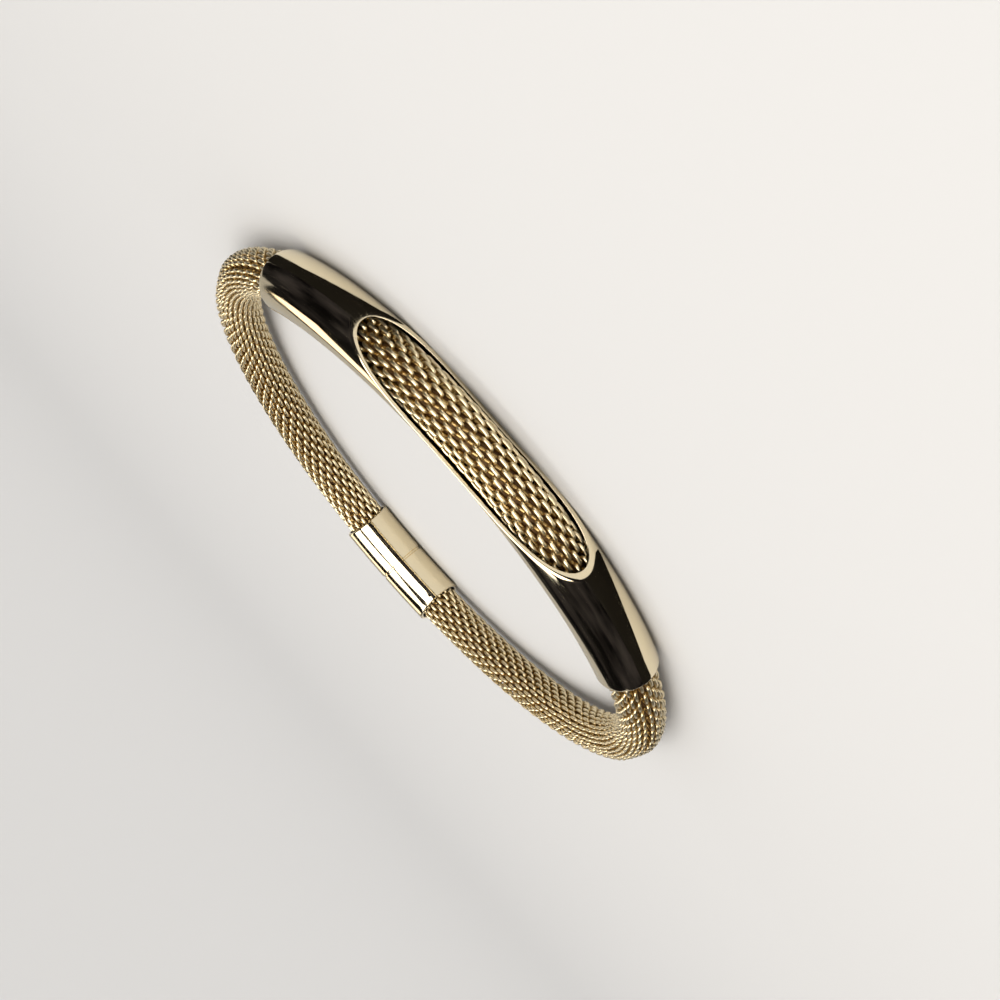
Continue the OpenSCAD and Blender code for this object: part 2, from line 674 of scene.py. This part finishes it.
# %% Add the core
core_r = 1.42 * MM
CORE_STEPS = 240
core_steps = [(rope_end * (2 * step / CORE_STEPS - 1), core_r) for step in range(CORE_STEPS + 1)]
core = turned_round_loop(core_steps, sides=20)
bpy.ops.object.shade_smooth_by_angle(angle=math.radians(40))
finish_piece(core, "rope_core", dark_core, "mesh_rope")

# %% [markdown]
# ## The studio
#
# A mirror finish is lit by what it reflects. The bracelet lies on pale paper that rises all round
# it in a cove, so that no edge shows from any side.
#
# The camera and the metal don't see the same cove. The one that the camera sees goes all round. The
# one that the metal mirrors stands behind the bracelet only and is greyer. It gives the tube its
# cream flank and the gold line along its upper side, and it leaves the face of the tube to the dim
# room in front, so that the face stays nearly black.

# %% Lay the floor and the coves
# The studio is measured in metres
FLOOR_REACH = 4
COVE_DISTANCE = 0.32
COVE_DEPTH = 0.53
COVE_HEIGHT = 0.5
COVE_STEPS = 32
COVE_TURNS = 48
BEHIND_ONLY = math.radians(62)
ALL_ROUND = math.pi
# The foot of a cove starts this far below the floor, so that the two never lie in one plane
COVE_FOOT = 0.05 * MM


def matt_paper(name, colour):
    material, _, shader = new_material(name)
    shader.inputs["Base Color"].default_value = linear(colour)
    shader.inputs["Roughness"].default_value = 0.95
    shader.inputs["Specular IOR Level"].default_value = 0.1
    return material


def round_cove(name, half_angle, setback, material):
    """A sheet of paper that leaves the floor ever more steeply, swept round the set."""
    profile = [(COVE_DISTANCE + COVE_DEPTH * step / COVE_STEPS,
                COVE_HEIGHT * (step / COVE_STEPS) ** 3) for step in range(COVE_STEPS + 1)]
    bpy.ops.mesh.primitive_grid_add(x_subdivisions=COVE_STEPS, y_subdivisions=COVE_TURNS, size=1)
    cove = bpy.context.object
    for vertex in cove.data.vertices:
        turn, step = divmod(vertex.index, len(profile))
        reach, height = profile[step]
        reach += setback
        angle = half_angle * (2 * turn / COVE_TURNS - 1)
        vertex.co = (reach * math.sin(angle), reach * math.cos(angle), height - COVE_FOOT)
    bpy.ops.object.shade_smooth()
    cove.name = name
    cove.data.materials.append(material)
    cove.visible_shadow = False
    return cove


paper = matt_paper("matt paper", "C0BFBE")
grey_paper = matt_paper("grey matt paper", "A09F9E")
bpy.ops.mesh.primitive_circle_add(vertices=128, radius=FLOOR_REACH, fill_type="NGON",
                                  location=(0, 0, 0))
floor = bpy.context.object
floor.name = "floor"
floor.data.materials.append(paper)

mirrored_cove = round_cove("mirrored_cove", BEHIND_ONLY, 3 * MM, grey_paper)
mirrored_cove.visible_camera = False
background = round_cove("background", ALL_ROUND, 0, paper)
background.visible_glossy = False
background.visible_diffuse = False
print("laid the floor and two coves")

# %% [markdown]
# Photographers lay black card beside a shiny piece, just out of the picture, to keep its face dark.
# Here two cards lie left and right of the tube. The camera doesn't see them, and they cast no shade
# on the paper. Each is a sector of a ring that starts close beside the tube, draws back a little
# over its first third, and goes far out. The right one starts nearer to the window, because the
# flat rim at that tip of the window mirrors it.

# %% Lay the black cards
CARD_STEPS = 24
CARD_REACH = 4.5
CARD_START = 1.5 * MM
CARD_DRAWS_BACK = 5 * MM
CARD_LIFT = 0.1 * MM


def black_card():
    material, _, shader = new_material("black card")
    shader.inputs["Base Color"].default_value = linear("151413")
    shader.inputs["Roughness"].default_value = 1
    shader.inputs["Specular IOR Level"].default_value = 0
    return material


def flag(name, first_angle, last_angle, material):
    bpy.ops.mesh.primitive_grid_add(x_subdivisions=1, y_subdivisions=CARD_STEPS, size=1)
    card = bpy.context.object
    for vertex in card.data.vertices:
        step, far = divmod(vertex.index, 2)
        share = step / CARD_STEPS
        angle = math.radians(first_angle + (last_angle - first_angle) * share)
        near_reach = loop_r + CARD_START + CARD_DRAWS_BACK * min(1, 3 * share)
        vertex.co = centre + outward_at(angle) * (CARD_REACH if far else near_reach)
        vertex.co.z = CARD_LIFT
    card.name = name
    card.data.materials.append(material)
    card.visible_camera = False
    card.visible_diffuse = False
    card.visible_shadow = False


card_black = black_card()
flag("left_flag", -25, -105, card_black)
flag("right_flag", 21, 105, card_black)
print("laid two black cards")

# %% [markdown]
# One large soft box above the camera lights the paper and the wires in the window. It can't be seen
# in the tube, as the tube's surface is cut away where it would mirror the box. Two smaller boxes,
# overhead and behind, only draw highlights on the metal. A wash behind the bracelet only evens out
# the tone of the paper.

# %% Set the lights
SET_MIDDLE = (0, 0, 0)


def soft_light(name, place, aim, size, watts, colour):
    bpy.ops.object.light_add(type="AREA", location=place)
    light = bpy.context.object
    light.name = name
    light.data.shape = "RECTANGLE"
    light.data.size, light.data.size_y = size
    light.data.energy = watts
    light.data.color = linear(colour)[:3]
    light.rotation_mode = "QUATERNION"
    light.rotation_quaternion = (Vector(aim) - Vector(place)).to_track_quat("-Z", "Y")
    light.visible_camera = False
    return light


soft_light("front", place=(-0.05, -0.43, 0.42), aim=SET_MIDDLE, size=(0.66, 0.44),
           watts=4.3, colour="FFFAF2")
top_light = soft_light("top", place=(-0.03, 0.02, 0.62), aim=SET_MIDDLE, size=(0.36, 0.42),
                       watts=1.3, colour="FFFEFC")
back_light = soft_light("back", place=(0.22, 0.5, 0.5), aim=SET_MIDDLE, size=(0.5, 0.2),
                        watts=0.7, colour="FFEFD4")
wash = soft_light("wash", place=(0, 0.25, 0.75), aim=(0, 0.75, 0.15), size=(1.2, 0.4),
                  watts=3.4, colour="FFFEFC")
top_light.visible_diffuse = False
back_light.visible_diffuse = False
wash.visible_glossy = False
print("set four lights")

# %% [markdown]
# The paper is lit from all round by a pale, even room. The metal mirrors another room, which is dim
# and has a few faint shapes in it, as any real room has. Without them the dark face of the tube
# would look painted.

# %% Make the two rooms
PALE_ROOM = 0.75
DARKEST_SHAPE = 0.003
BRIGHTEST_SHAPE = 0.046

world = bpy.data.worlds.new("studio")
bpy.context.scene.world = world
world.use_nodes = True
tree = world.node_tree
tree.nodes.clear()
path = add_node(tree, "ShaderNodeLightPath")
room = add_node(tree, "ShaderNodeBackground",
                inputs={"Color": linear("FAFAFA"), "Strength": PALE_ROOM})
towards = add_node(tree, "ShaderNodeTexCoord").outputs["Generated"]
shapes = add_node(tree, "ShaderNodeTexNoise",
                  inputs={"Vector": towards, "Scale": 2.6, "Detail": 3.0})
gloom = add_node(tree, "ShaderNodeMapRange",
                 inputs={"Value": shapes.outputs["Fac"], "From Min": 0.42, "From Max": 0.7,
                         "To Min": DARKEST_SHAPE, "To Max": BRIGHTEST_SHAPE})
dim = add_node(tree, "ShaderNodeBackground",
               inputs={"Color": linear("F0E6F4"), "Strength": gloom.outputs[0]})
mix = add_node(tree, "ShaderNodeMixShader",
               inputs={0: path.outputs["Is Glossy Ray"], 1: room.outputs[0], 2: dim.outputs[0]})
add_node(tree, "ShaderNodeOutputWorld", inputs={"Surface": mix.outputs[0]})
print("made the world", world.name)

# %% [markdown]
# ## The camera
#
# The picture was taken from in front of the bar, a little above the level loop, with the camera
# rolled, so the bar runs from the upper left to the lower right.

# %% Set the camera
CAMERA_PLACE = Vector((-10.5, -144.1, 34.6)) * MM
CAMERA_AIM = Vector((-5.1, -31.1, 4.5)) * MM
CAMERA_ROLL = -130.8
CAMERA_LENS = 50.4

bpy.ops.object.camera_add(location=CAMERA_PLACE)
camera = bpy.context.object
camera.rotation_mode = "QUATERNION"
level = (CAMERA_AIM - CAMERA_PLACE).to_track_quat("-Z", "Y")
camera.rotation_quaternion = level @ Quaternion((0, 0, 1), math.radians(CAMERA_ROLL))
camera.data.sensor_width = 36
camera.data.lens = CAMERA_LENS
camera.data.clip_start = 1 * MM
camera.data.clip_end = 10
bpy.context.scene.camera = camera
bpy.context.scene.view_settings.view_transform = "Standard"
print("the camera stands %.0f mm from what it looks at" % ((CAMERA_AIM - CAMERA_PLACE).length / MM))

___

** Exercise **
Choose all lines containing the string "scene" and copy them out.

** Final result **
Continue the OpenSCAD and Blender code for this object: part 2, from line 674 of scene.py. This part finishes it.
bpy.context.scene.world = world
bpy.context.scene.camera = camera
bpy.context.scene.view_settings.view_transform = "Standard"